1. Like many others here I'm sure, I don't mount the display unit as I prefer to keep a stock interior and I wouldn't be looking at it anyway unless I was tuning. That being said I would have preferred to have an integrated display/controller device that can tuck away, rather than a separate remote control and display. I'd find myself sitting there holding the display in one hand and pushing buttons on the remote with the other, which feels a bit odd.

2. The size of the unit is problematic for me and I'm sure for others as well. I could not find anywhere discreet to mount it, and ultimately no matter how much I might have liked it I couldn't keep it because of this fact.

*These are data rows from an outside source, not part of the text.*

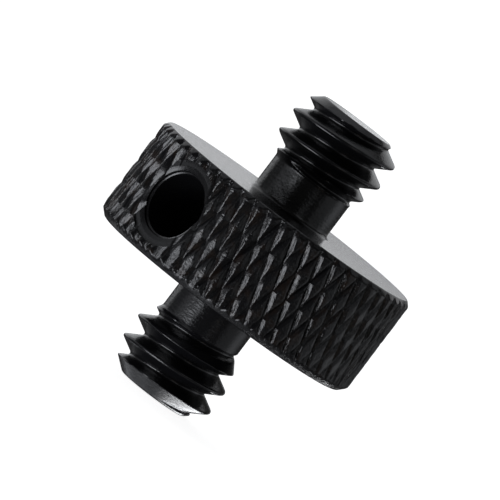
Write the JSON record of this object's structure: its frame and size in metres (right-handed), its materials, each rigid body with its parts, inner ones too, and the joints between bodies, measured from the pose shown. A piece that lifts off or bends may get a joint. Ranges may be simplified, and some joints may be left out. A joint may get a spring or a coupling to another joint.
{
  "type": "tripod thread adapter",
  "caption": "Short double-ended male thread adapter with a diamond-knurled centre disc, relieved necks and a cross hole for a tommy bar.",
  "frame": {"origin": "centre of the lower stud's flat end, which the part stands on", "axes": "+Z along the stud axis towards the upper stud, Y along the cross hole"},
  "size_m": [0.0162, 0.0162, 0.018],
  "materials": {
    "black_metal": "black anodised, fine turned texture, satin"
  },
  "bodies": {
    "root": {"thread_adapter": "black_metal"}
  },
  "joints": []
}
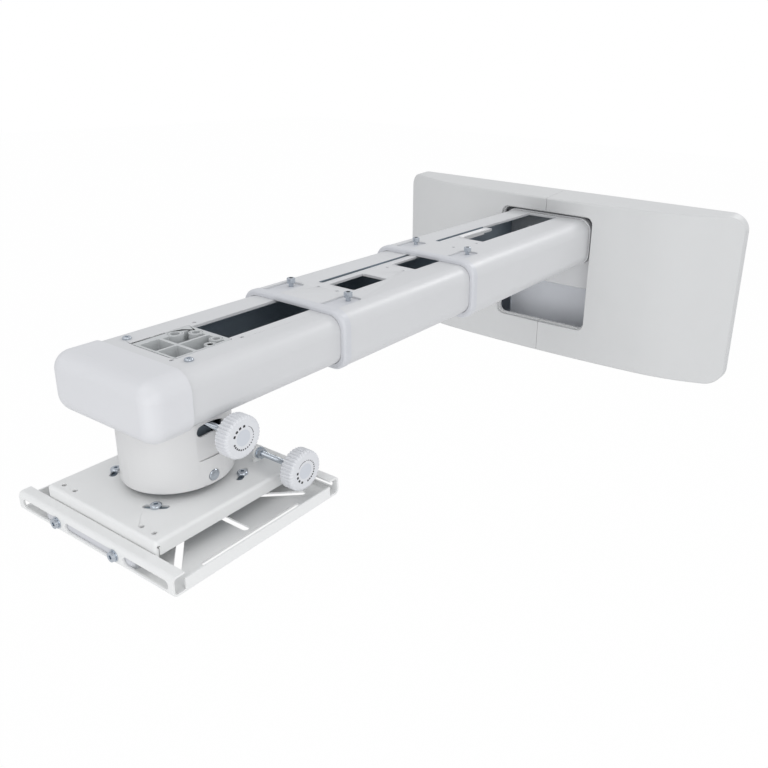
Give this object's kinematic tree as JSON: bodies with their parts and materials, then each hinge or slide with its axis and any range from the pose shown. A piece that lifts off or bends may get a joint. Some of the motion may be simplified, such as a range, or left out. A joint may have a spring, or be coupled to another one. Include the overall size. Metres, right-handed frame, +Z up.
{
  "type": "projector wall mount",
  "caption": "Wall mount for a short-throw projector: covered wall plate, telescopic arm and a head that tilts, rolls and turns over a sliding tray.",
  "frame": {"origin": "centre of the wall plate's rear face, on the wall", "axes": "+Y into the wall, +Z up, +X to the right along the wall; the arm reaches towards -Y"},
  "size_m": [0.466, 0.6777, 0.208],
  "materials": {
    "cover_plastic": "satin",
    "arm_paint": "satin",
    "moulding": "satin",
    "knob_plastic": "satin",
    "zinc_steel": "zinc plated",
    "grey_block": "matt",
    "white_clip": "matt",
    "inner_steel": "dark satin"
  },
  "bodies": {
    "wall": {"wall_plate": "arm_paint", "guide_rail_left": "zinc_steel", "guide_rail_right": "zinc_steel", "cover_left": "cover_plastic", "cover_right": "cover_plastic"},
    "arm": {"carriage": "inner_steel", "arm_root": "arm_paint", "outer_tube": "arm_paint", "cable_clip": "white_clip", "collar_outer": "moulding", "clamp_screws_outer": "zinc_steel"},
    "middle": {"middle_tube": "arm_paint", "collar_middle": "moulding", "clamp_screws_middle": "zinc_steel", "glide_middle": "moulding"},
    "nose": {"inner_tube": "arm_paint", "glide_inner": "moulding", "end_cap": "moulding", "cable_block": "grey_block", "cap_screws": "zinc_steel", "tilt_housing": "moulding", "tilt_pins": "zinc_steel"},
    "tilt": {"tilt_ring": "inner_steel", "roll_pin": "zinc_steel"},
    "roll": {"roll_post": "inner_steel", "turntable": "inner_steel", "head_bolts": "zinc_steel"},
    "roll_dial": {"roll_knob": "knob_plastic", "roll_screw": "zinc_steel"},
    "head": {"head_plate": "arm_paint", "slide_bar_front": "moulding", "slide_bar_rear": "moulding", "rail_screws": "zinc_steel", "rail_washers": "zinc_steel", "yaw_nut": "zinc_steel"},
    "yaw_dial": {"yaw_knob": "knob_plastic", "yaw_screw": "zinc_steel"},
    "tray": {"tray": "arm_paint"}
  },
  "joints": [
    {"name": "arm_lift", "type": "slide", "parent": "wall", "child": "arm", "axis": [0, 0, 1], "range_m": [-0.077, 0]},
    {"name": "middle_slide", "type": "slide", "parent": "arm", "child": "middle", "axis": [0, -1, 0], "range_m": [-0.1386, 0.055]},
    {"name": "nose_slide", "type": "slide", "parent": "middle", "child": "nose", "axis": [0, -1, 0], "range_m": [-0.0715, 0.055]},
    {"name": "tilt_turn", "type": "hinge", "parent": "nose", "child": "tilt", "pos_m": [0, -0.6035, -0.013], "axis": [1, 0, 0], "range_deg": [-5, 5]},
    {"name": "roll_turn", "type": "hinge", "parent": "tilt", "child": "roll", "pos_m": [0, -0.6035, -0.013], "axis": [0, 1, 0], "range_deg": [-2.86, 2.86]},
    {"name": "roll_dial_turn", "type": "hinge", "parent": "tilt", "child": "roll_dial", "pos_m": [0, -0.6005, 0.022], "axis": [1, 0, 0], "range_deg": [-900, 900]},
    {"name": "yaw_turn", "type": "hinge", "parent": "roll", "child": "head", "pos_m": [0, -0.6035, -0.024], "axis": [0, 0, 1], "range_deg": [-4.5, 4.5]},
    {"name": "yaw_dial_turn", "type": "hinge", "parent": "head", "child": "yaw_dial", "pos_m": [0, -0.559, -0.0175], "axis": [1, 0, 0], "range_deg": [-1800, 1800]},
    {"name": "tray_slide", "type": "slide", "parent": "head", "child": "tray", "axis": [1, 0, 0], "range_m": [0, 0.037]}
  ],
  "couplings": [
    {"joint": "roll_dial_turn", "follows": "roll_turn", "ratio": -314.16},
    {"joint": "yaw_dial_turn", "follows": "yaw_turn", "ratio": -399.43}
  ]
}
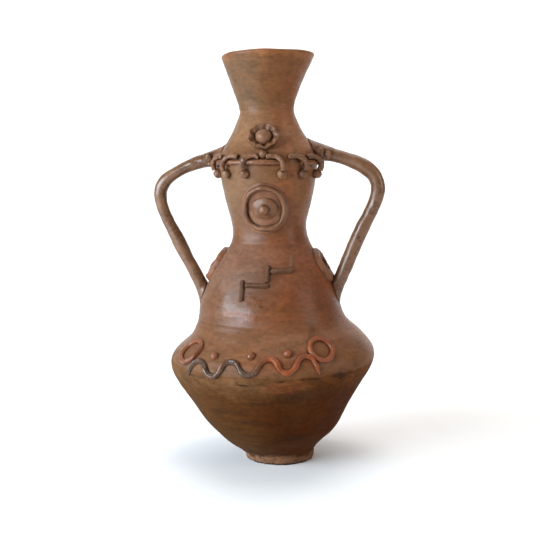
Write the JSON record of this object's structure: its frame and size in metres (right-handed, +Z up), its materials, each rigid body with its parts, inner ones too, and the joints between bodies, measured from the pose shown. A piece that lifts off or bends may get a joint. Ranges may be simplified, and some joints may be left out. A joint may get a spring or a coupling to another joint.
{
  "type": "amphora",
  "caption": "Hand-built burnished earthenware amphora with a funnel mouth, coiled handles and applied coil, pellet and medallion ornament.",
  "frame": {"origin": "on the rest plane, midway between the outer sides of the two handles", "axes": "+Z up, -Y the decorated front, +X the right-hand handle as seen from the front"},
  "size_m": [0.2589, 0.2333, 0.452],
  "materials": {
    "burnished_clay": "burnished earthenware, satin with a soft sheen",
    "smoked_clay": "burnished earthenware, darkened by the fire",
    "handle_clay": "burnished earthenware coil",
    "ornament_clay": "earthenware, hand pressed",
    "orange_clay": "earthenware, worn orange",
    "grey_clay": "earthenware, grey slip"
  },
  "bodies": {
    "root": {"belly_dome": "burnished_clay", "collar": "burnished_clay", "collar_cord": "orange_clay", "collar_hooks_back": "ornament_clay", "collar_hooks_front": "ornament_clay", "collar_pellet_back": "ornament_clay", "collar_pellet_front": "ornament_clay", "flower_ball_back": "ornament_clay", "flower_ball_front": "ornament_clay", "flower_cup_back": "ornament_clay", "flower_cup_front": "ornament_clay", "foot_ring": "smoked_clay", "handle_left": "handle_clay", "handle_pellets_left": "ornament_clay", "handle_pellets_right": "ornament_clay", "handle_right": "handle_clay", "hook_balls_back": "ornament_clay", "hook_balls_front": "ornament_clay", "lower_bowl": "smoked_clay", "medallion_mound_back": "ornament_clay", "medallion_mound_front": "ornament_clay", "medallion_pad_back": "ornament_clay", "medallion_pad_front": "ornament_clay", "medallion_ring_back": "ornament_clay", "medallion_ring_front": "ornament_clay", "medallion_stud_back": "ornament_clay", "medallion_stud_front": "ornament_clay", "mouth_funnel": "burnished_clay", "neck": "burnished_clay", "shoulder": "burnished_clay", "side_ring_left": "ornament_clay", "side_ring_right": "ornament_clay", "step_rolls_back": "grey_clay", "step_rolls_front": "grey_clay", "wave_coil_back": "orange_clay", "wave_coil_front": "orange_clay", "wave_loops_back": "orange_clay", "wave_loops_front": "orange_clay", "wave_pellets_back": "orange_clay", "wave_pellets_front": "orange_clay"}
  },
  "joints": []
}
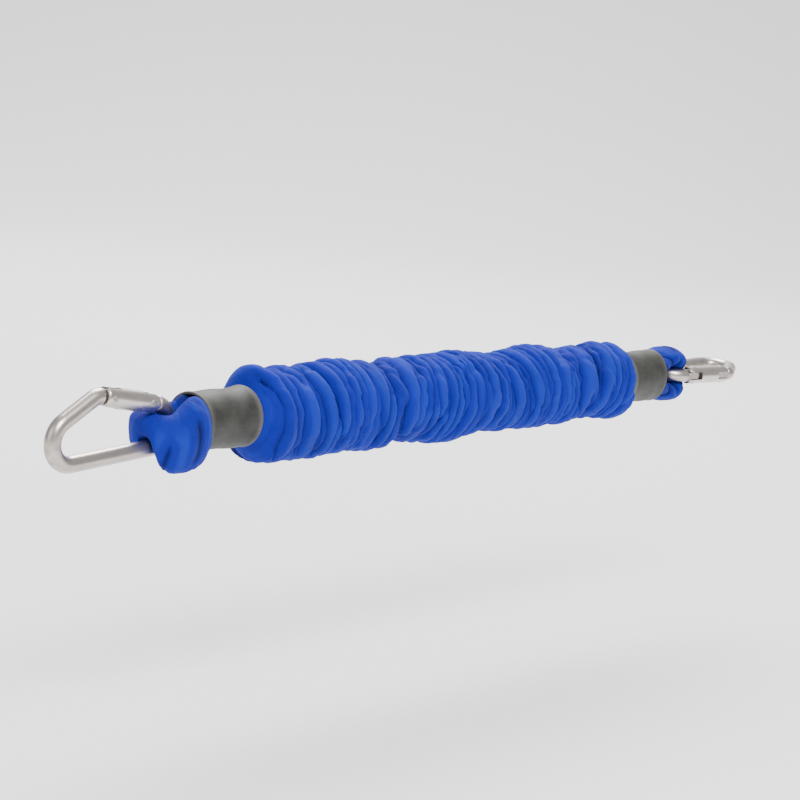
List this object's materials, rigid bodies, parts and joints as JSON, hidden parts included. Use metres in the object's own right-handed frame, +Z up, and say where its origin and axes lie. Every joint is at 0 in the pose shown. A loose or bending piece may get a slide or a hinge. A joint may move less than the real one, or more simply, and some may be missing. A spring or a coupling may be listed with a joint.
{
  "type": "resistance band",
  "caption": "Elastic resistance band: a gathered fabric sleeve over a rubber cord, with rubber collars and a steel spring hook with a hinged gate at each end.",
  "frame": {"origin": "where the near hook bears on its anchor, inside the bend at its wide end", "axes": "+X along the band to the far hook, +Z up with the near hook's gate on top; the far hook is turned a quarter turn round X"},
  "size_m": [0.429, 0.0302, 0.0302],
  "materials": {
    "hook_steel": "plated wire, warm, with fine drawing marks",
    "gate_steel": "plated, slightly brighter than the wire",
    "pin_steel": "plain cut ends",
    "spring_steel": "oiled spring wire",
    "cord_rubber": "natural latex",
    "crimp_aluminium": "pressed",
    "collar_rubber": "matt, slightly mottled",
    "sleeve_fabric": "royal blue woven, gathered"
  },
  "bodies": {
    "near_hook": {"near_hook_body": "hook_steel", "near_gate_rivet": "pin_steel"},
    "near_gate": {"near_gate": "gate_steel", "near_latch_pin": "pin_steel", "near_gate_spring": "spring_steel"},
    "near_plunger": {"near_gate_plunger": "pin_steel"},
    "near_end": {"near_crimp": "crimp_aluminium", "near_collar": "collar_rubber", "near_eye_cover": "sleeve_fabric", "elastic_cord": "cord_rubber", "sleeve_gathered": "sleeve_fabric"},
    "far_hook": {"far_hook_body": "hook_steel", "far_gate_rivet": "pin_steel"},
    "far_gate": {"far_gate": "gate_steel", "far_latch_pin": "pin_steel", "far_gate_spring": "spring_steel"},
    "far_plunger": {"far_gate_plunger": "pin_steel"},
    "far_end": {"far_crimp": "crimp_aluminium", "far_collar": "collar_rubber", "far_eye_cover": "sleeve_fabric"}
  },
  "joints": [
    {"name": "near_swivel", "type": "hinge", "parent": "near_hook", "child": "near_end", "pos_m": [0.051, 0, 0], "axis": [0, 0, 1], "range_deg": [-60, 60]},
    {"name": "stretch", "type": "slide", "parent": "near_end", "child": "far_end", "axis": [1, 0, 0], "range_m": [0, 0.22], "stiffness_N_per_m": 240, "deforming": ["elastic_cord", "sleeve_gathered"]},
    {"name": "far_swivel", "type": "hinge", "parent": "far_end", "child": "far_hook", "pos_m": [0.366, 0, 0], "axis": [0, 1, 0], "range_deg": [-60, 60]},
    {"name": "near_gate_hinge", "type": "hinge", "parent": "near_hook", "child": "near_gate", "pos_m": [0.03981, 0, 0.0086], "axis": [0, -1, 0], "range_deg": [0, 30], "stiffness_Nm_per_rad": 0.1, "springref_deg": -34.38},
    {"name": "near_plunger_slide", "type": "slide", "parent": "near_gate", "child": "near_plunger", "axis": [-0.9878, 0, 0.156], "range_m": [0, 0.0008], "deforming": ["near_gate_spring"]},
    {"name": "far_gate_hinge", "type": "hinge", "parent": "far_hook", "child": "far_gate", "pos_m": [0.37719, -0.0086, 0], "axis": [0, 0, 1], "range_deg": [0, 30], "stiffness_Nm_per_rad": 0.1, "springref_deg": -34.38},
    {"name": "far_plunger_slide", "type": "slide", "parent": "far_gate", "child": "far_plunger", "axis": [0.9878, -0.156, 0], "range_m": [0, 0.0008], "deforming": ["far_gate_spring"]}
  ],
  "couplings": [
    {"joint": "near_plunger_slide", "follows": "near_gate_hinge", "m_per_rad": 0.0015279},
    {"joint": "far_plunger_slide", "follows": "far_gate_hinge", "m_per_rad": 0.0015279}
  ]
}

3. No independent channel/driver level output controls. I found that I still needed this to achieve the level of tuning I prefer.

4. Auto-tuning appears to be very gain sensitive in my experience. If you're running your sub or mid gains a bit higher like most of us tend to do, I believe it messes up the auto tuning big time. I'd get a really off centered stage with almost no ambiance to the left. Also, if your gains are set too low (say to avoid hiss), you might lose a lot of output after auto-tuning is done. There might be other situations as well where the ms-8 for whatever reason doesn't like where your amp gains are set, and you will tend to lose significant system output. 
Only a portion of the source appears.